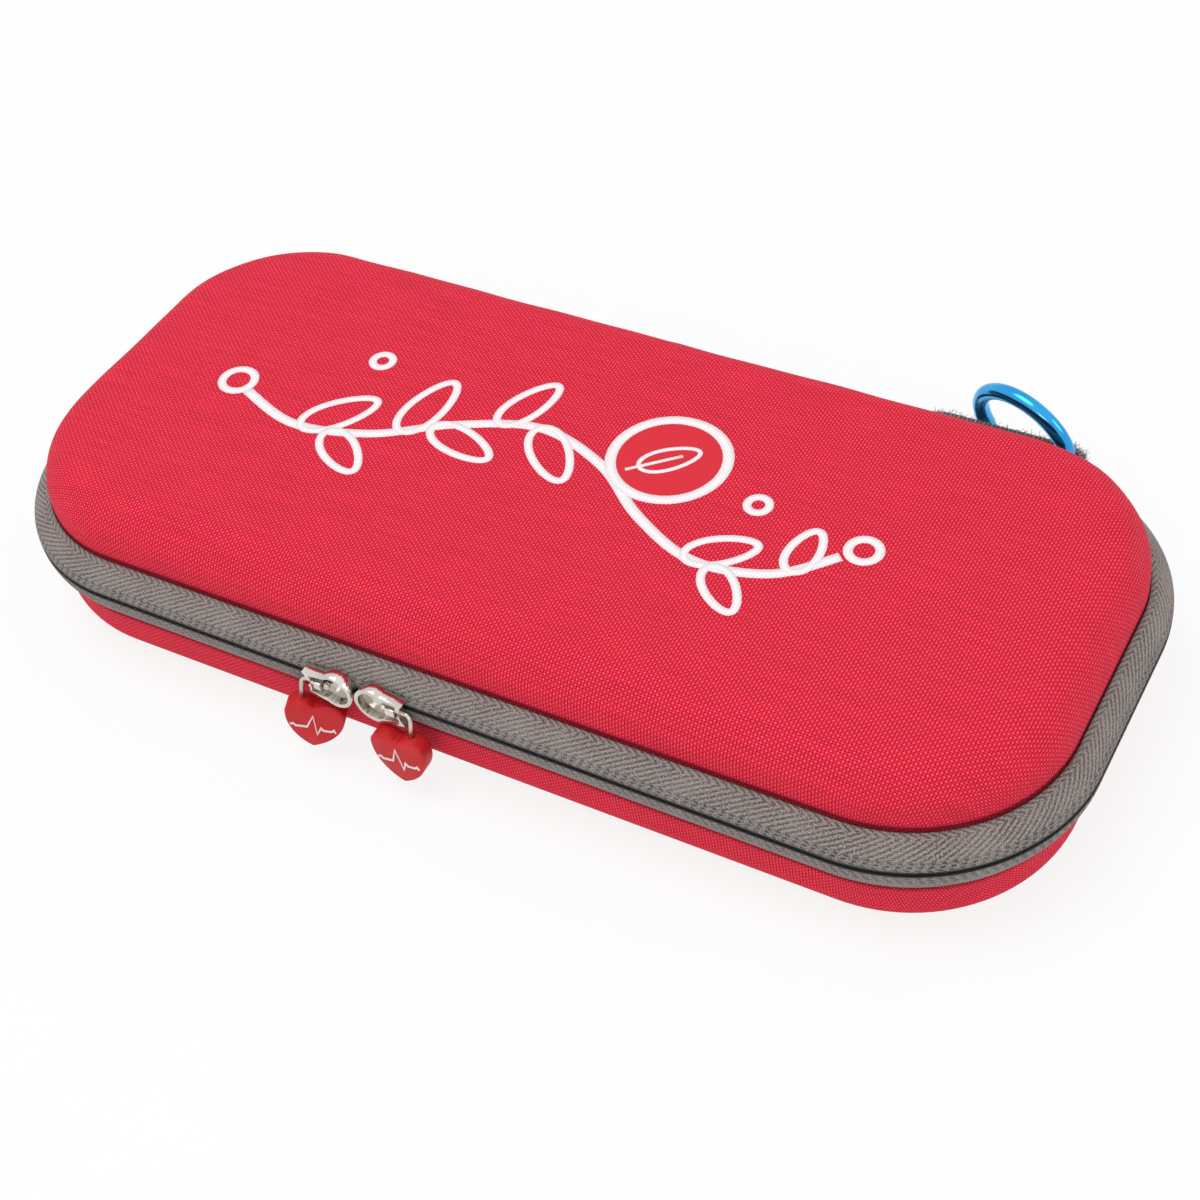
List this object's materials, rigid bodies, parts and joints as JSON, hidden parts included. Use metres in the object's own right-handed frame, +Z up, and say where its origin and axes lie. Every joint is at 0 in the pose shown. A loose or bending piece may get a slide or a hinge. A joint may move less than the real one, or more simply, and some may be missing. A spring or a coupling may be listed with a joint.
{
  "type": "stethoscope hard case",
  "caption": "Hard oblong zip case with a hinged lid, two sliders with heart pulls along the front, and a snap hook on a webbing loop at the back.",
  "frame": {"origin": "centre of the base's flat bottom, on the surface the case stands on", "axes": "+X along the long side to the right as the zip front is seen, +Y from the zip front to the hinged back, +Z up"},
  "size_m": [0.28, 0.1579, 0.0472],
  "materials": {
    "cover_cloth": "woven polyester cloth laminated on foam",
    "foam_core": "moulded closed-cell foam",
    "lining_cloth": "black brushed lining",
    "binding_tape": "black woven binding",
    "zip_tape": "grey herringbone zip tape",
    "zip_coil": "black nylon coil",
    "webbing": "grey woven webbing",
    "elastic": "black knitted elastic",
    "net": "black knotted net",
    "nickel": "bright nickel plate on zinc casting",
    "steel_wire": "bright nickel-plated steel wire",
    "soft_pvc": "matt soft moulded PVC",
    "anodised": "glossy blue anodised aluminium"
  },
  "bodies": {
    "base": {"base_cover": "cover_cloth", "base_shell": "foam_core", "base_lining": "lining_cloth", "base_edge_binding": "binding_tape", "lower_zip_tape": "zip_tape", "lower_zip_coil": "zip_coil", "lower_zip_stops": "nickel", "hinge_strip": "zip_tape", "hang_loop": "webbing", "left_elastic_strap": "elastic", "right_elastic_strap": "elastic"},
    "lid": {"lid_cover": "cover_cloth", "lid_shell": "foam_core", "lid_lining": "lining_cloth", "lid_edge_binding": "binding_tape", "upper_zip_tape": "zip_tape", "upper_zip_coil": "zip_coil", "upper_zip_stops": "nickel", "mesh_pocket": "net", "pocket_elastic": "elastic"},
    "left_slider_body": {"left_slider": "nickel"},
    "right_slider_body": {"right_slider": "nickel"},
    "left_pull": {"left_pull_wire": "steel_wire", "left_heart_pull": "soft_pvc"},
    "right_pull": {"right_pull_wire": "steel_wire", "right_heart_pull": "soft_pvc"},
    "hook_body": {"snap_hook": "anodised", "gate_pin": "steel_wire"},
    "gate_body": {"hook_gate": "anodised"}
  },
  "joints": [
    {"name": "lid_hinge", "type": "hinge", "parent": "base", "child": "lid", "pos_m": [0, 0.0646, 0.0252], "axis": [-1, 0, 0], "range_deg": [0, 150], "deforming": ["hinge_strip", "hang_loop"]},
    {"name": "left_slider_run", "type": "slide", "parent": "base", "child": "left_slider_body", "axis": [-1, 0, 0], "range_m": [0, 0.054]},
    {"name": "right_slider_run", "type": "slide", "parent": "base", "child": "right_slider_body", "axis": [1, 0, 0], "range_m": [0, 0.102]},
    {"name": "left_pull_swing", "type": "hinge", "parent": "left_slider_body", "child": "left_pull", "pos_m": [-0.02715, -0.0665, 0.0252], "axis": [-1, 0, 0], "range_deg": [0, 120]},
    {"name": "right_pull_swing", "type": "hinge", "parent": "right_slider_body", "child": "right_pull", "pos_m": [-0.01305, -0.0665, 0.0252], "axis": [-1, 0, 0], "range_deg": [0, 120]},
    {"name": "hook_tip", "type": "hinge", "parent": "base", "child": "hook_body", "pos_m": [0.08781, 0.08301, 0.00267], "axis": [-0.9511, 0.309, 0], "range_deg": [0, 98]},
    {"name": "gate_swing", "type": "hinge", "parent": "hook_body", "child": "gate_body", "pos_m": [0.08022, 0.08383, 0.00851], "axis": [0.2985, 0.9187, 0.2588], "range_deg": [0, 28], "stiffness_Nm_per_rad": 0.02}
  ],
  "couplings": [
    {"joint": "hook_tip", "follows": "lid_hinge", "ratio": 0.65}
  ]
}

============

PROBLEM DETAILS —
Find the word "bodies" and list each line it appears in.

EXERCISE SOLUTION —
List this object's materials, rigid bodies, parts and joints as JSON, hidden parts included. Use metres in the object's own right-handed frame, +Z up, and say where its origin and axes lie. Every joint is at 0 in the pose shown. A loose or bending piece may get a slide or a hinge. A joint may move less than the real one, or more simply, and some may be missing. A spring or a coupling may be listed with a joint.
  "bodies": {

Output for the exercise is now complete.